Wim Carton, a sustainability scientist at Lund University in Sweden, is writing a book about the idea of overshoot (alongside his colleague Andreas Malm). This research has made him wary of relying on a cocktail of geoengineering and carbon removal. There’s a danger that overconfidence in coming back from an overshoot will blunt the most proven way to combat rising temperatures: ending emissions as soon as possible.

“It seems kind of far-fetched to think that we somehow return to that temperature,” Carton says. It’s more likely that “we’ll instead somehow shift our baseline and start living with these massive impacts,” he says. “I see a future in which the Global North is able to adapt or construe its way out of significantly more than 1.5C without having to step up its ambition.” Such an outcome would leave billions of people in developing countries extremely vulnerable.

Climate scientists are quick to point out that the 1.5C or 2C limits were not chosen by the Earth system itself. So maybe the answer to “Is the 1.5C limit dead?” is simply that it’s the wrong question. There are many, better alternative questions: “How much lower than last year will your personal emissions be?” “What’s the impact of voting in elections on climate progress?”
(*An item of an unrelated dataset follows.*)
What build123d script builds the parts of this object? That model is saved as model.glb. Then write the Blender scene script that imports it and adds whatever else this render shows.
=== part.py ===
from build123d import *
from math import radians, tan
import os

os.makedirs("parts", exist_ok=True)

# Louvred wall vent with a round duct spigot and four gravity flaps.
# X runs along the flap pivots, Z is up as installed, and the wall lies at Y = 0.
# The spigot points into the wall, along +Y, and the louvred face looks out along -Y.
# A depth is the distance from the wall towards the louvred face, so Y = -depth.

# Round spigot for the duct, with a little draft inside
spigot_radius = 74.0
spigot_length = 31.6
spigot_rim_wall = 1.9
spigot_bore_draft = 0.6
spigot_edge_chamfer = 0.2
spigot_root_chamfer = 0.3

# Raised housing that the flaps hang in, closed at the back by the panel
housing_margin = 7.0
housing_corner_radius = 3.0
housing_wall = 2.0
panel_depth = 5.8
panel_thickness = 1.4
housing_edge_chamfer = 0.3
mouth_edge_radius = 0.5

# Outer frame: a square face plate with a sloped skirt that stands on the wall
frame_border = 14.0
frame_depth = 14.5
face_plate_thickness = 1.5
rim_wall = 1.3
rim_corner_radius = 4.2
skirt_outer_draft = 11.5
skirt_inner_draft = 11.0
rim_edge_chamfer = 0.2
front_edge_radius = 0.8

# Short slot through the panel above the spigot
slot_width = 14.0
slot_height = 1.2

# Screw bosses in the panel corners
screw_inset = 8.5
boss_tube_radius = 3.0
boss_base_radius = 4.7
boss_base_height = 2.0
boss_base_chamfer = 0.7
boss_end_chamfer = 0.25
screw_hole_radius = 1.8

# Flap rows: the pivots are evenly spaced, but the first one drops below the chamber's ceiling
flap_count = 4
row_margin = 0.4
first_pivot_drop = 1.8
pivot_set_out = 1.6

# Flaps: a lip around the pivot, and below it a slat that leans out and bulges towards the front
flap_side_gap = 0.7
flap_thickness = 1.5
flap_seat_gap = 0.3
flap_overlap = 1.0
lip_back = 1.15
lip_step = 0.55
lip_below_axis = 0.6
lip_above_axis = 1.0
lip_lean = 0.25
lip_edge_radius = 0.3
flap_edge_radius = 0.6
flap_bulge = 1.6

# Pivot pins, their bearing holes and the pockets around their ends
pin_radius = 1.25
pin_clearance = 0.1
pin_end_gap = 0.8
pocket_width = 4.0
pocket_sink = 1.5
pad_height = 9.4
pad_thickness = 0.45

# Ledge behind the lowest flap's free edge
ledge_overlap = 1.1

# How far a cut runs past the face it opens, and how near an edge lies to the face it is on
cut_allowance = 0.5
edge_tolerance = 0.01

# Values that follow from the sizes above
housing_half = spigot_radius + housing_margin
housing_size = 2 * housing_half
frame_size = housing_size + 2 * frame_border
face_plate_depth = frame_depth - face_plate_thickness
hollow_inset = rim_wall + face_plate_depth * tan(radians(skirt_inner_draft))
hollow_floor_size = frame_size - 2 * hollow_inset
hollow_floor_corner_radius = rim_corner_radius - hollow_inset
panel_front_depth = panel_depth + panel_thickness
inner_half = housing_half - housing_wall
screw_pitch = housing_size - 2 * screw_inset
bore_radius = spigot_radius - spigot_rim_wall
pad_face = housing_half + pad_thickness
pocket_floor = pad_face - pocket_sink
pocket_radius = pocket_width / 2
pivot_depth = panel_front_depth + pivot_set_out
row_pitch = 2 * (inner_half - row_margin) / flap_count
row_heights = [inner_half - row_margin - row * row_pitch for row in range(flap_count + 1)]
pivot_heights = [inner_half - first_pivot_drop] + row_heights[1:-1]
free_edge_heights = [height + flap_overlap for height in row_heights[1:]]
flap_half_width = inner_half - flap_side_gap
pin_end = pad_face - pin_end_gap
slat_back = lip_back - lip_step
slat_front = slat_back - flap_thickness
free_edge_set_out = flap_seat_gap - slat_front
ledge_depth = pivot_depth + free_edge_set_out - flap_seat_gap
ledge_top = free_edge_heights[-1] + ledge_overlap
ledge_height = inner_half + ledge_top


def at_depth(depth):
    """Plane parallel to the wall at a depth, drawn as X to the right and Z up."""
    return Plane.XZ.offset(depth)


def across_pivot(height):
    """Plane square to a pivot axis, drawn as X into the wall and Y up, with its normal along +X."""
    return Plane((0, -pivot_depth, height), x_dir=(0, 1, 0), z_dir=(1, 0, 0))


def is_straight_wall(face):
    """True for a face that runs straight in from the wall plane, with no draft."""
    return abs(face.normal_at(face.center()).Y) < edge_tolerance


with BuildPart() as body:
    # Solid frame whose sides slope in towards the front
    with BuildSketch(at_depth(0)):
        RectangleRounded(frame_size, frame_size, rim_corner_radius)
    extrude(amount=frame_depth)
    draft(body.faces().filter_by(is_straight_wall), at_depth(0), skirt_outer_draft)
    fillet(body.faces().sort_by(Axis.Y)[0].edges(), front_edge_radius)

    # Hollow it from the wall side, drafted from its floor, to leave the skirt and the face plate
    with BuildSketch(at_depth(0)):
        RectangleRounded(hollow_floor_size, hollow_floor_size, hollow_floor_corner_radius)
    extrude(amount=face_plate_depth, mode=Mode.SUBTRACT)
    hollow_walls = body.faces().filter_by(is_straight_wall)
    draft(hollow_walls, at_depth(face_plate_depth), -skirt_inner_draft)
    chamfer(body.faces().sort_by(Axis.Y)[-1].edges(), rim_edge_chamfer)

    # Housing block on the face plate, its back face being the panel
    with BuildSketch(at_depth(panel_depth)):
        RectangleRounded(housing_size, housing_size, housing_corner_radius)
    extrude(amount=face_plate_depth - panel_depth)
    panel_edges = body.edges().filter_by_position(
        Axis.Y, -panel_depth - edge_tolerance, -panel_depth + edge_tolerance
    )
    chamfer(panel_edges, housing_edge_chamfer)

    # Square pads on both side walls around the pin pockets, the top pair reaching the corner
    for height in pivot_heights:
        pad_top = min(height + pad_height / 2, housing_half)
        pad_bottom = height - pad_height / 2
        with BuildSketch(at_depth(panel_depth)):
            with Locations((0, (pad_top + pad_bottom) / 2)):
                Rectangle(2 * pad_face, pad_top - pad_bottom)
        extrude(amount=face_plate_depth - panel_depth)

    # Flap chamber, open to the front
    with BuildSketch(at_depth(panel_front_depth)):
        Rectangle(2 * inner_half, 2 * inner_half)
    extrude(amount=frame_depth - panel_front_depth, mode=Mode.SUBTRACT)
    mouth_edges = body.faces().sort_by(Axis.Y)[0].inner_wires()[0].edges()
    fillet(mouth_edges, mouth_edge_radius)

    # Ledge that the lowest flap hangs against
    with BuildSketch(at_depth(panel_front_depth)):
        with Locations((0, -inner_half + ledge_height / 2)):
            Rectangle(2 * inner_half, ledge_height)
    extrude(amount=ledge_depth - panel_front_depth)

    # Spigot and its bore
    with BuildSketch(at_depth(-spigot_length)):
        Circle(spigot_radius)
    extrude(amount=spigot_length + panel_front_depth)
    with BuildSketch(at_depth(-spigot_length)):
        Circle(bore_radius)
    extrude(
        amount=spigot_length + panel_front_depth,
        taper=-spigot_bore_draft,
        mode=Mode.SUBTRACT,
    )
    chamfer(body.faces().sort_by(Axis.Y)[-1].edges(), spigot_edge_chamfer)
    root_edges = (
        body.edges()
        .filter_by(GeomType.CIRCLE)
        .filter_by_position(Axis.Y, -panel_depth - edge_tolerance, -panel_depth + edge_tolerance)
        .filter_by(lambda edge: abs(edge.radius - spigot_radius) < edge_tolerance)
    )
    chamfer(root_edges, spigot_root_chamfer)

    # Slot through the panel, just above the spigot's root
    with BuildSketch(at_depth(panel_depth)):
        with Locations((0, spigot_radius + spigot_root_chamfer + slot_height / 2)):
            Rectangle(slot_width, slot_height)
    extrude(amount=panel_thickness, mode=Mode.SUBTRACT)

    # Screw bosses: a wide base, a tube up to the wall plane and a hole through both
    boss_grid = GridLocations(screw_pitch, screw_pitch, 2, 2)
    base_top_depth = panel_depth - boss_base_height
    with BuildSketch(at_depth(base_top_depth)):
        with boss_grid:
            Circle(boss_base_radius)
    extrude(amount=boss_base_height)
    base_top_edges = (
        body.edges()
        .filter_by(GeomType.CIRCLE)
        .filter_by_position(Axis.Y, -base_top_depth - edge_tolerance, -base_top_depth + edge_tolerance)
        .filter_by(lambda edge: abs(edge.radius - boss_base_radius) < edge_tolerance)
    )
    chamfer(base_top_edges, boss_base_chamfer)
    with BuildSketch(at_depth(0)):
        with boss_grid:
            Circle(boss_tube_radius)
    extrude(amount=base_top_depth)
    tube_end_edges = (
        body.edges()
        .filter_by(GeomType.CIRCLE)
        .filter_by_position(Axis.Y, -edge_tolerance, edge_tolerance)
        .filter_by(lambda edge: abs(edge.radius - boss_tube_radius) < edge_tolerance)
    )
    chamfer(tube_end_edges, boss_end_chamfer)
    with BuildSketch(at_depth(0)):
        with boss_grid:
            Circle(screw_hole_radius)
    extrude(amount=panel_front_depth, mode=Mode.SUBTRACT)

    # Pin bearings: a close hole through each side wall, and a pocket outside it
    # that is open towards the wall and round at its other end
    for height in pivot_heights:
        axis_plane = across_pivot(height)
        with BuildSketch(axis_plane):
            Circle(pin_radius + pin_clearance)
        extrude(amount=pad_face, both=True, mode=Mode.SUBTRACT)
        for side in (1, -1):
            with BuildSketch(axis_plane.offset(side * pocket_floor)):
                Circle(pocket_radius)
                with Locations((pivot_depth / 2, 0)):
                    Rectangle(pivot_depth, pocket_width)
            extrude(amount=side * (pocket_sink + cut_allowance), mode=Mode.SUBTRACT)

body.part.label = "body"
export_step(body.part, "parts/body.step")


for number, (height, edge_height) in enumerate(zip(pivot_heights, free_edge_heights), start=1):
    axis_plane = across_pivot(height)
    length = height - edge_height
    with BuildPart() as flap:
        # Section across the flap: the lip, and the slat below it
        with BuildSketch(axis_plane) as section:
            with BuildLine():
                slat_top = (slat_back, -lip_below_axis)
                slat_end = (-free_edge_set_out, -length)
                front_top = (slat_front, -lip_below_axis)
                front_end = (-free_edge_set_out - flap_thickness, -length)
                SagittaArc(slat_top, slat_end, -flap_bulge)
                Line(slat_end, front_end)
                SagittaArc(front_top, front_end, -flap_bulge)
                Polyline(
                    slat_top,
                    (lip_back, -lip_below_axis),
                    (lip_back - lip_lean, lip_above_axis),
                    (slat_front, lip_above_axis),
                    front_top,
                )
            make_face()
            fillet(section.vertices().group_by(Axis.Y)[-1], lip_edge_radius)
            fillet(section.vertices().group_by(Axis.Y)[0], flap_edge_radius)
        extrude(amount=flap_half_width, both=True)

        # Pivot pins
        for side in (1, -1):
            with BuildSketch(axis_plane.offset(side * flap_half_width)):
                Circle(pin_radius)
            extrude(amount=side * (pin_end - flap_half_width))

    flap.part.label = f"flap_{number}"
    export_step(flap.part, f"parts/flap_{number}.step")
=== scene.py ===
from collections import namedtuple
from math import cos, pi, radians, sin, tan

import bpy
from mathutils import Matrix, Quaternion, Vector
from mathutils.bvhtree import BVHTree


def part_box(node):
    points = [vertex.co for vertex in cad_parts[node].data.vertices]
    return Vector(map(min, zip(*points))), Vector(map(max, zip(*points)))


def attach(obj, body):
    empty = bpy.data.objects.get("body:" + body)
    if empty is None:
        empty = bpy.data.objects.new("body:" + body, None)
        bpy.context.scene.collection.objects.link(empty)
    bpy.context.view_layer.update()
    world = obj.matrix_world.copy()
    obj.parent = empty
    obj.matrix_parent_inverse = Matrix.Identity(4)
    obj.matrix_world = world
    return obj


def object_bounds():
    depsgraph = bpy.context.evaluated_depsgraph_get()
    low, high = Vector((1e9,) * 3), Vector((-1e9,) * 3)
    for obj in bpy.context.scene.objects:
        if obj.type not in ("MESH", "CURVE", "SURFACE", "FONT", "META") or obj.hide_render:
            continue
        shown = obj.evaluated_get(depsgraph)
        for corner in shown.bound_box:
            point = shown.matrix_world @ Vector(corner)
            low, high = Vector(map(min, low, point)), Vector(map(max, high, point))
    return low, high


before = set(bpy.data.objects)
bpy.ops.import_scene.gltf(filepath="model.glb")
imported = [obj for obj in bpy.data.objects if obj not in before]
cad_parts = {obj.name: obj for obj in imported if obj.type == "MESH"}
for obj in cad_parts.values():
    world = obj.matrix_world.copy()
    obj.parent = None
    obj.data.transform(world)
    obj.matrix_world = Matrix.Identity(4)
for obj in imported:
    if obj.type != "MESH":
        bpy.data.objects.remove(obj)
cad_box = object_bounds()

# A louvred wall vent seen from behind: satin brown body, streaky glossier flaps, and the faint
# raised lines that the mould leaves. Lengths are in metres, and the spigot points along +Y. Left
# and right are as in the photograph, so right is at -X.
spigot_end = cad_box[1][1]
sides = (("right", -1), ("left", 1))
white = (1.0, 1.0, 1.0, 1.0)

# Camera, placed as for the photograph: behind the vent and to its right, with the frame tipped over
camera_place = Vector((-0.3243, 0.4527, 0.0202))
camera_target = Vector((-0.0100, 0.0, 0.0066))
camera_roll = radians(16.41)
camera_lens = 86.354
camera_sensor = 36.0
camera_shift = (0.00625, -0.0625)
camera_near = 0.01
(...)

The world has already breached 1.2C of warming. Given the extraordinarily unfavorable odds staying on the near side of 1.5C, after years of rallying around this number, does it still makes sense as a goal? Extremely difficult is not the same as impossible, and progress requires targets. “I think it has had mobilizing potential,” Carton says, “and therefore I'm kind of reluctant to give it up.”